Crystal orbital	Occupation	Energy (Ha)	\(k\) (\(2\pi/a\))
1	2.00	\(-0.74295030\)	\(0\) (\(\Gamma\))
2	2.00	\(-0.45266305\)	\(+\tfrac16\)
3	2.00	\(-0.45266305\)	\(-\tfrac16\)
4	0.00	\(+0.44076948\)	\(+\tfrac13\)
5	0.00	\(+0.44076948\)	\(-\tfrac13\)
6	0.00	\(+1.30010143\)	\(+\tfrac12\)

The degeneracies are exact (\(k\) and \(-k\) agree to every printed digit), the filled set ends at the \(k=\pm\tfrac16\) pair, and the HOMO-LUMO gap is a clean \(0.893\) Ha. The crystal-orbital coefficients (Table 8.7) make the band endpoints concrete: the lowest orbital is uniform, every atom \(+0.272185\), the fully in-phase \(\Gamma\) combination, while the highest is strictly alternating, \(\pm0.856484\) around the ring, the fully out-of-phase zone-boundary combination. The middle four spread phase smoothly between those limits.

What this benchmark is, and is not

These numbers are the ab-initio CCM-HF result computed in the thesis (with the AICCM program of that work), not a vibe-qc run. vibe-qc’s own CCM-HF is the v2.0 roadmap target; when it lands, this Table 8.6 is its regression fixture. The ab-initio CCM theory section works through the Wigner-Seitz weighting that produces it.

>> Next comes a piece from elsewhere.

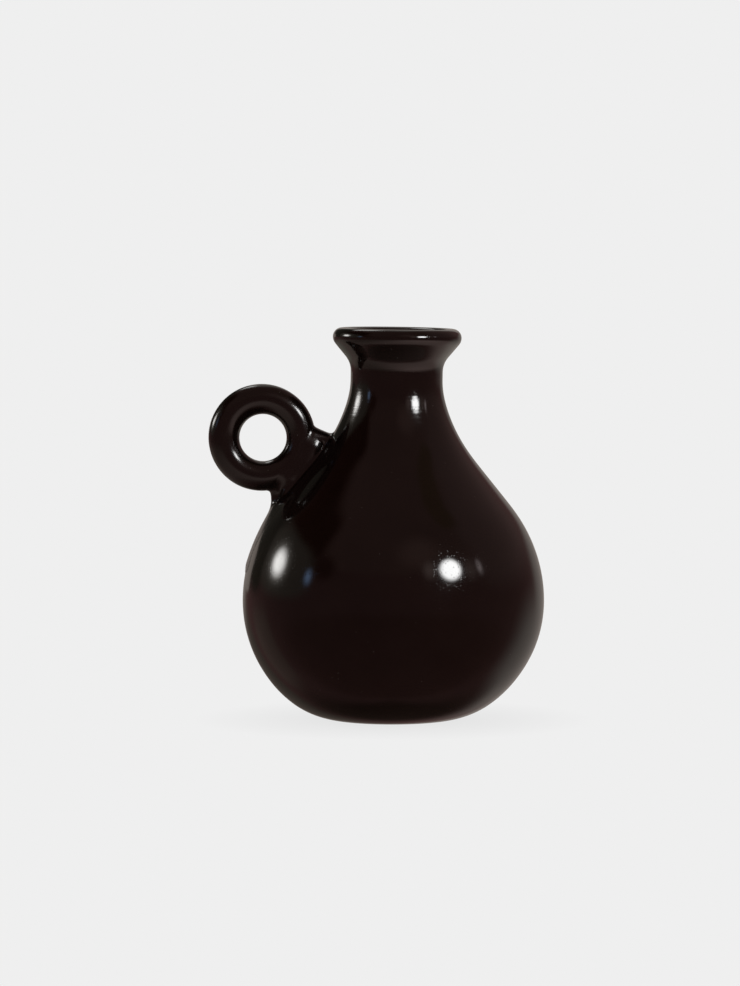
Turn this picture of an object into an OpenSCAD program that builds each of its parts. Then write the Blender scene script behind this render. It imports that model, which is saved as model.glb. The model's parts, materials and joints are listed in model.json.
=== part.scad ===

Why the ring is the right tool here¶

The equidistant chain draws the contrast between the two periodic pictures sharply. The supercell-and-k-mesh route has to integrate a discontinuous metallic band and needs smearing to do it; the cyclic-cluster route folds the same physics onto a finite ring that simply has a gap. For a perfect crystal the symmetry of the k-mesh still makes reciprocal-space sampling cheaper, but the moment the symmetry is broken, by a defect, a surface, or an adsorbate, the real-space ring keeps its clean molecular character while the k-mesh does not. That is the argument the cyclic cluster model is built on, and the equidistant H₆ ring is its smallest honest illustration.